First, we define some auxiliary functions. Take a look at how we handle padded instances in normalize.

def accuracy(pred, y):
    return (pred == y).sum().item() / len(y)


def f1_score(pred, y):
    tp = ((pred == 1) & (y == 1)).sum().item()
    fp = ((pred == 1) & (y == 0)).sum().item()
    fn = ((pred == 0) & (y == 1)).sum().item()
    precision = tp / (tp + fp + 1e-6)
    recall = tp / (tp + fn + 1e-6)
    f1 = 2 * precision * recall / (precision + recall + 1e-6)
    return f1


def normalize(att, mask=None):
    if mask is None:
        mask = torch.ones_like(att)
    else:
        mask = mask.unsqueeze(-1)

    # exclude masked values from computing min and max
    att_tmp = att.clone()
    att_tmp[mask == 0] = float("inf")
    att_min = att_tmp.min(dim=1, keepdim=True).values
    att_tmp[mask == 0] = float("-inf")
    att_max = att_tmp.max(dim=1, keepdim=True).values
    att_min = att_min.expand_as(att)
    att_max = att_max.expand_as(att)

    # padded instances are set to min value, so that after normalization are set to 0
    att = torch.where(mask == 0, att_min, att)

    # normalize
    att_norm = (att - att_min) / (att_max - att_min + 1e-10)
    return att_norm

Now, we compute the predictions at both the bag and instance level. Take a look at how we handle the padded instances!

inst_pred_list = []
y_inst_list = []
Y_pred_list = []
Y_list = []

for batch in test_dataloader:
    batch = batch.to(device)

    # predict bag label and attention
    out, att = model(batch["X"], batch["mask"], return_att=True)
    Y_pred = (out > 0).float()

    # normalize attention
    att_norm = normalize(att, batch["mask"])

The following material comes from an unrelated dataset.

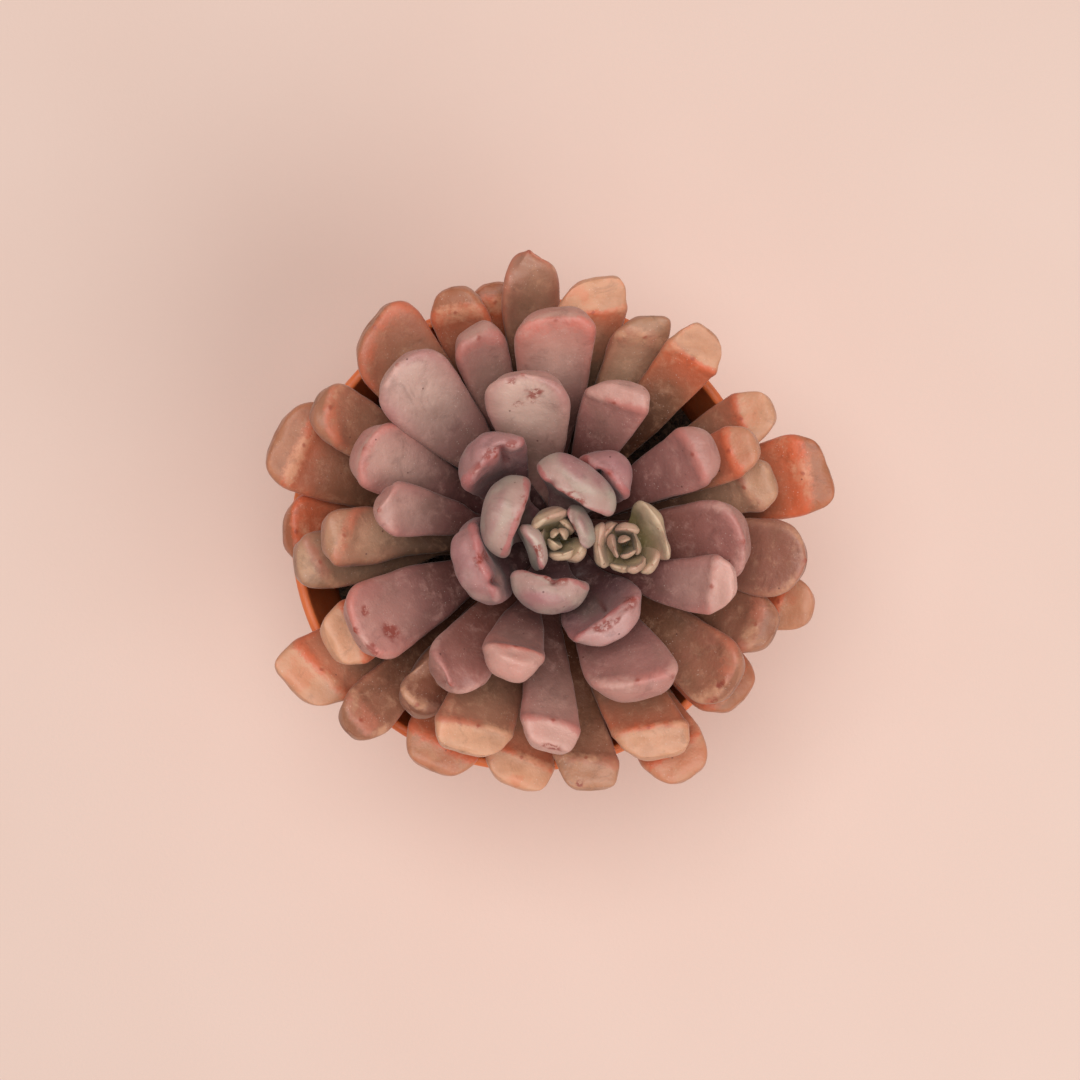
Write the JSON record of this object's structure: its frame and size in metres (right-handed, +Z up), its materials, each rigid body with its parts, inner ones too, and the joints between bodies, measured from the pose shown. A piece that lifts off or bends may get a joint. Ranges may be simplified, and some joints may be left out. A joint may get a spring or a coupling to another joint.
{
  "type": "potted succulent",
  "caption": "Rosette succulent with thick spoon-shaped leaves on a short leaning stem, with a small side rosette, in a round tapered plastic pot of soil.",
  "frame": {"origin": "centre of the pot's underside, on the surface that it stands on", "axes": "+Z up along the pot's axis, +X to the side that the side rosette grows on, +Y to the back"},
  "size_m": [0.1224, 0.1162, 0.1409],
  "materials": {
    "pot": "terracotta-orange plastic, smooth satin",
    "soil": "dark loose potting compost with fibres",
    "stem": "grey-brown bark with leaf scars",
    "outer_leaf": "fleshy olive-brown leaf with orange end, faint powdery bloom",
    "middle_leaf": "fleshy mauve-pink leaf, powdery bloom",
    "heart_leaf": "fleshy pale pink leaf with grey-green inner face, powdery bloom",
    "young_leaf": "small pale green-yellow leaf, pink edge"
  },
  "bodies": {
    "root": {"heart_bud": "young_leaf", "heart_leaf_01": "heart_leaf", "heart_leaf_02": "heart_leaf", "heart_leaf_03": "heart_leaf", "heart_leaf_04": "heart_leaf", "heart_leaf_05": "heart_leaf", "heart_leaf_06": "heart_leaf", "heart_leaf_07": "heart_leaf", "inner_leaf_01": "heart_leaf", "inner_leaf_02": "heart_leaf", "leaf_01": "outer_leaf", "leaf_02": "outer_leaf", "leaf_03": "outer_leaf", "leaf_04": "outer_leaf", "leaf_05": "outer_leaf", "leaf_06": "outer_leaf", "leaf_07": "outer_leaf", "leaf_08": "outer_leaf", "leaf_09": "outer_leaf", "leaf_10": "outer_leaf", "leaf_11": "outer_leaf", "leaf_12": "outer_leaf", "leaf_13": "outer_leaf", "leaf_14": "outer_leaf", "leaf_15": "outer_leaf", "leaf_16": "outer_leaf", "leaf_17": "outer_leaf", "leaf_18": "outer_leaf", "leaf_19": "outer_leaf", "leaf_20": "outer_leaf", "leaf_21": "outer_leaf", "leaf_22": "outer_leaf", "leaf_23": "outer_leaf", "leaf_24": "outer_leaf", "leaf_25": "outer_leaf", "leaf_26": "outer_leaf", "leaf_27": "outer_leaf", "leaf_28": "outer_leaf", "leaf_29": "outer_leaf", "leaf_30": "outer_leaf", "leaf_31": "outer_leaf", "leaf_32": "middle_leaf", "leaf_33": "middle_leaf", "leaf_34": "middle_leaf", "leaf_35": "middle_leaf", "leaf_36": "middle_leaf", "leaf_37": "middle_leaf", "leaf_38": "middle_leaf", "leaf_39": "middle_leaf", "leaf_40": "middle_leaf", "leaf_41": "middle_leaf", "leaf_42": "middle_leaf", "leaf_43": "middle_leaf", "leaf_44": "middle_leaf", "leaf_45": "middle_leaf", "leaf_46": "middle_leaf", "pot": "pot", "side_rosette": "young_leaf", "soil": "soil", "stem": "stem"}
  },
  "joints": []
}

    # remove attention corresponding to padded instances
    att_norm = att_norm.view(-1)[batch["mask"].view(-1) == 1]
    inst_pred = (att_norm > 0.5).float()

    # remove labels corresponding to padded instances
    y_inst = batch["y_inst"].view(-1)[batch["mask"].view(-1) == 1]

    inst_pred_list.append(inst_pred)
    y_inst_list.append(y_inst)
    Y_pred_list.append(Y_pred)
    Y_list.append(batch["Y"])


inst_pred = torch.cat(inst_pred_list)
y_inst = torch.cat(y_inst_list)
Y_pred = torch.cat(Y_pred_list)
Y = torch.cat(Y_list)

print(f"test/bag/acc: {accuracy(Y_pred, Y)}")
print(f"test/bag/f1: {f1_score(Y_pred, Y)}")
print(f"test/inst/acc: {accuracy(inst_pred, y_inst)}")
print(f"test/inst/f1: {f1_score(inst_pred, y_inst)}")
test/bag/acc: 0.9865
test/bag/f1: 0.9865062456410512
test/inst/acc: 0.9869223096531087
test/inst/f1: 0.9446524078781653

Good! Our model is working well. The accuracy and f1-score are high. This means that the attention values are correctly indicating the importance of the instances in the bag. Let's visualize the attention values for some bags.

Inspecting the predictions

Finally, we are going to take a look at the attention maps, which show the importance of each instance in the bag. The attention maps are computed by normalizing the attention values across the bag. Also, we highlight the instances predicted as positive in the positive bags.

import numpy as np


def plot_batch_att(batch, att, max_bags=5):
    batch_size = min(len(batch["X"]), max_bags)
    bag_size = len(batch["X"][0])
    fig, axes = plt.subplots(batch_size, bag_size, figsize=(bag_size, 1.5 * batch_size))
    for i in range(batch_size):
        for j in range(bag_size):
            ax = axes[i, j]
            ax.imshow(batch["X"][i][j].view(28, 28), cmap="gray")
            # if the bag is positive, overlay red mask on the instance predicted as positive
            if batch["Y"][i] == 1:
                att_bag = normalize(
                    att[i].unsqueeze(0), batch["mask"][i].unsqueeze(0)
                ).squeeze(0)
                pred = (att_bag > 0.5).float()
                overlay_red = np.full(
                    (28, 28, 4), [1.0, 0.0, 0.0, 0.4 * pred[j].item()]
                )
                ax.imshow(overlay_red)
            title_str = (
                f"label: {batch['y_inst'][i][j].item()}\natt: {att[i][j].item():.2}"
            )
            ax.set_title(title_str)
            ax.axis("off")
    plt.tight_layout()
    plt.show()


batch = next(iter(test_dataloader))
batch = batch.to(device)
_, att = model(batch["X"], batch["mask"], return_att=True)
batch = batch.detach().cpu()
att = att.detach().cpu()
plot_batch_att(batch, att, max_bags=10)
No description has been provided for this image

As we can see, the model assigns more importance to the positive instances. This is a good sign! This means that the model itself learned to predict the positive instances correctly, even though it was not trained with instance-level labels. This is the power of Multiple Instance Learning!